● **What is asked**
Identify the lines that include the word "materials", then copy all of them.

● **Information provided**
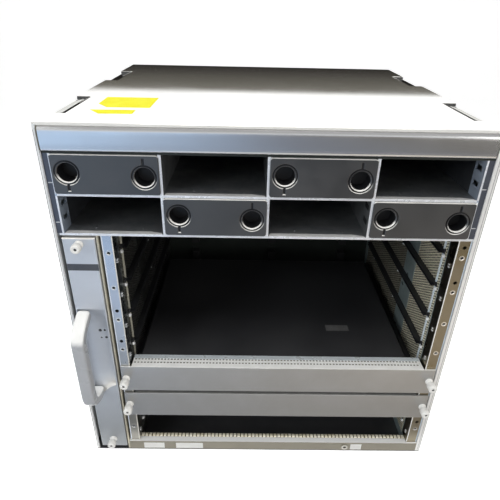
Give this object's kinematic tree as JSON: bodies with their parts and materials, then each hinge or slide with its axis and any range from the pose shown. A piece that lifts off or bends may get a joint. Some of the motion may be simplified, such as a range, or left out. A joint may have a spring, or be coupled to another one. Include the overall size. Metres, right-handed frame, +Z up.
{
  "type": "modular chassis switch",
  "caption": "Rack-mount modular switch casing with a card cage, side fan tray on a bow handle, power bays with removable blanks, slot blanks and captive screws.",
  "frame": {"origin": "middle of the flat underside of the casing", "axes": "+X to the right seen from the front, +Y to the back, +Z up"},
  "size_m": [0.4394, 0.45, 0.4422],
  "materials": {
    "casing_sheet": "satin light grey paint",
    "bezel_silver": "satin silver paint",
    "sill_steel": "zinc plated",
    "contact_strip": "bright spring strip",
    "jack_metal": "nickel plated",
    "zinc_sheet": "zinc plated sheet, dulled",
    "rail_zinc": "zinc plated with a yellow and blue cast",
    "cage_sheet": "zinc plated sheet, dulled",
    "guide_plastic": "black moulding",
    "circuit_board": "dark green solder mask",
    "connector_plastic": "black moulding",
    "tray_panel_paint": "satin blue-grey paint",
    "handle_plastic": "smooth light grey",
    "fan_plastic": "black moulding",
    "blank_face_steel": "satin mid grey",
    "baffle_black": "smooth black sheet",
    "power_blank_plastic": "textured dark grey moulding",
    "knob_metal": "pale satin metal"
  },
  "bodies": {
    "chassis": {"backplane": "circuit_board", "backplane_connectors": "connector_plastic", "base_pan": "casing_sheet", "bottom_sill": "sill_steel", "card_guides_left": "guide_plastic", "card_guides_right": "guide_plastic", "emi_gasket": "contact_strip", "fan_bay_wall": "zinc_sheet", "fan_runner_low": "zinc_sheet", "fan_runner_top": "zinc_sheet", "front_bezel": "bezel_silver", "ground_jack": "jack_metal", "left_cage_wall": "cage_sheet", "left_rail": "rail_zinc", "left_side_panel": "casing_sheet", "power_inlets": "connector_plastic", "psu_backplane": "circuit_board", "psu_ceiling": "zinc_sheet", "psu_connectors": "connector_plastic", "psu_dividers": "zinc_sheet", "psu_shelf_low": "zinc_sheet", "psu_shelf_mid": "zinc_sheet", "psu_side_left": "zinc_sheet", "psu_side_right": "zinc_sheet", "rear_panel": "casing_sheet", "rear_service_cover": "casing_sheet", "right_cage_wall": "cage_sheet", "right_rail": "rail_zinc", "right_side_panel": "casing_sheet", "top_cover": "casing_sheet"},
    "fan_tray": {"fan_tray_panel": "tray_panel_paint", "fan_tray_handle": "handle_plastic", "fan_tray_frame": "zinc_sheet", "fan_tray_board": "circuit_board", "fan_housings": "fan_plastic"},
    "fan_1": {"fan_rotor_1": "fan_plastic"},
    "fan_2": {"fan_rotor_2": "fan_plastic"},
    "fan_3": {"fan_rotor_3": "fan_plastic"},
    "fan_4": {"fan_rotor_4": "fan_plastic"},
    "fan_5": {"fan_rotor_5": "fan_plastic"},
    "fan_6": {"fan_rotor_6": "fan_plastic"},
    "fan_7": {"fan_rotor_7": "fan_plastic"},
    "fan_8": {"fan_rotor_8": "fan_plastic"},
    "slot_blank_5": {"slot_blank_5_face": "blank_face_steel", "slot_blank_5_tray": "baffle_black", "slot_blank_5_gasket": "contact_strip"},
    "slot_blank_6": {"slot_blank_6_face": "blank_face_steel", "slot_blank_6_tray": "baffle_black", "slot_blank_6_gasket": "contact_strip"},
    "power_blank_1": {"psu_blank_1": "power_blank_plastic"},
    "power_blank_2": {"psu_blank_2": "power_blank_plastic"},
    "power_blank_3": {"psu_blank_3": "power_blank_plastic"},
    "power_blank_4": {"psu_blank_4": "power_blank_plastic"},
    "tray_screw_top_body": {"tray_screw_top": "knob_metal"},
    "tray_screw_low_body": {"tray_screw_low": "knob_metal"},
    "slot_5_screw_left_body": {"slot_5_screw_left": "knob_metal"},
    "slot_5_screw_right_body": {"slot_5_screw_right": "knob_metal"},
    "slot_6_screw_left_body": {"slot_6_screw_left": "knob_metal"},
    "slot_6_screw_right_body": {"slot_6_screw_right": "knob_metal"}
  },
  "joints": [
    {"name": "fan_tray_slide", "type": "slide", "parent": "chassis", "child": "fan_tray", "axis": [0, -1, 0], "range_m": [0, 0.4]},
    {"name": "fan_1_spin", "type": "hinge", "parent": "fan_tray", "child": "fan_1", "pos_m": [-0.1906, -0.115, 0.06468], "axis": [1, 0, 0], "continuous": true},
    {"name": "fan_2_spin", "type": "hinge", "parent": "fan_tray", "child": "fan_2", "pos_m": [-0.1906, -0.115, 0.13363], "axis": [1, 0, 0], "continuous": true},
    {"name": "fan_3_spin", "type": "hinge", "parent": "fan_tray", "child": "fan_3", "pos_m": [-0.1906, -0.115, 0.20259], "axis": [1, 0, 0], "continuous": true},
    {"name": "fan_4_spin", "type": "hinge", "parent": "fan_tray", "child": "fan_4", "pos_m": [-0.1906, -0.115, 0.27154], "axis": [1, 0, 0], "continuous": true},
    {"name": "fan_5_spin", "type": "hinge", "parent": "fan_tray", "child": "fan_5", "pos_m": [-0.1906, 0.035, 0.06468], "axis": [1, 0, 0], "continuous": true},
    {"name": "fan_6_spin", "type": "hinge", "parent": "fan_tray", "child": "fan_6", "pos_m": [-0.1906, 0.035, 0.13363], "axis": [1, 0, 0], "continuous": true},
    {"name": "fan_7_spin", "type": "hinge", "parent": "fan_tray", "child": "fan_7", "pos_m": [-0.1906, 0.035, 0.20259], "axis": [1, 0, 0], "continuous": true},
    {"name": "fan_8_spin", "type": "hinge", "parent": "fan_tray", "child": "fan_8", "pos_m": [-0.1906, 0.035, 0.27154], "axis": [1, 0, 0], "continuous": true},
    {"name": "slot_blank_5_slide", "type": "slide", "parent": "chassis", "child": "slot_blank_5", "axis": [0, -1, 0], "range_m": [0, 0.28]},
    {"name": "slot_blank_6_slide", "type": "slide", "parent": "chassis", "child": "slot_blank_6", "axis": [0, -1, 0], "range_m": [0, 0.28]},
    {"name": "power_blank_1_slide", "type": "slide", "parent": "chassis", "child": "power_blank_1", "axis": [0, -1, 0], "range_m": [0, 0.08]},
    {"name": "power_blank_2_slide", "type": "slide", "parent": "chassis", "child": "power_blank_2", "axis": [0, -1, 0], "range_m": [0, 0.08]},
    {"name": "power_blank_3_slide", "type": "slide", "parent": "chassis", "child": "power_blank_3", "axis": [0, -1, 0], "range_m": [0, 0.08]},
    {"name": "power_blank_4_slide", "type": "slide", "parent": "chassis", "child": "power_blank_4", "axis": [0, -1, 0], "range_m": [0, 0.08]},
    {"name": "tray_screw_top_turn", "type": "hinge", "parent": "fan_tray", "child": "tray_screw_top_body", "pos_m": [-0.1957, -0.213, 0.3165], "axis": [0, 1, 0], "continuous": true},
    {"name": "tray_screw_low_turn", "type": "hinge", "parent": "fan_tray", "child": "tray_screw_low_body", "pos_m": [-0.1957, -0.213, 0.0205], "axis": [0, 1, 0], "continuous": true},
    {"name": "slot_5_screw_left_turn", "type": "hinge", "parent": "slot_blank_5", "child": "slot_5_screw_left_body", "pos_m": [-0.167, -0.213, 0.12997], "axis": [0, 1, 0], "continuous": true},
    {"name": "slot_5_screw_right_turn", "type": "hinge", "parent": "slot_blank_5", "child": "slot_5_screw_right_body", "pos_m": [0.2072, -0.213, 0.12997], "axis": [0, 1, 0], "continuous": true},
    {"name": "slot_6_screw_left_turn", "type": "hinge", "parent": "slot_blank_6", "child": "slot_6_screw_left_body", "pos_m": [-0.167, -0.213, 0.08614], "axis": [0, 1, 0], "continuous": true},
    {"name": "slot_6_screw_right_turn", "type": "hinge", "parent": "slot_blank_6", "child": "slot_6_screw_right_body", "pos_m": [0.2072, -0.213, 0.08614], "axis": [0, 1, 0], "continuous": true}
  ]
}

● **Response**
Give this object's kinematic tree as JSON: bodies with their parts and materials, then each hinge or slide with its axis and any range from the pose shown. A piece that lifts off or bends may get a joint. Some of the motion may be simplified, such as a range, or left out. A joint may have a spring, or be coupled to another one. Include the overall size. Metres, right-handed frame, +Z up.
  "materials": {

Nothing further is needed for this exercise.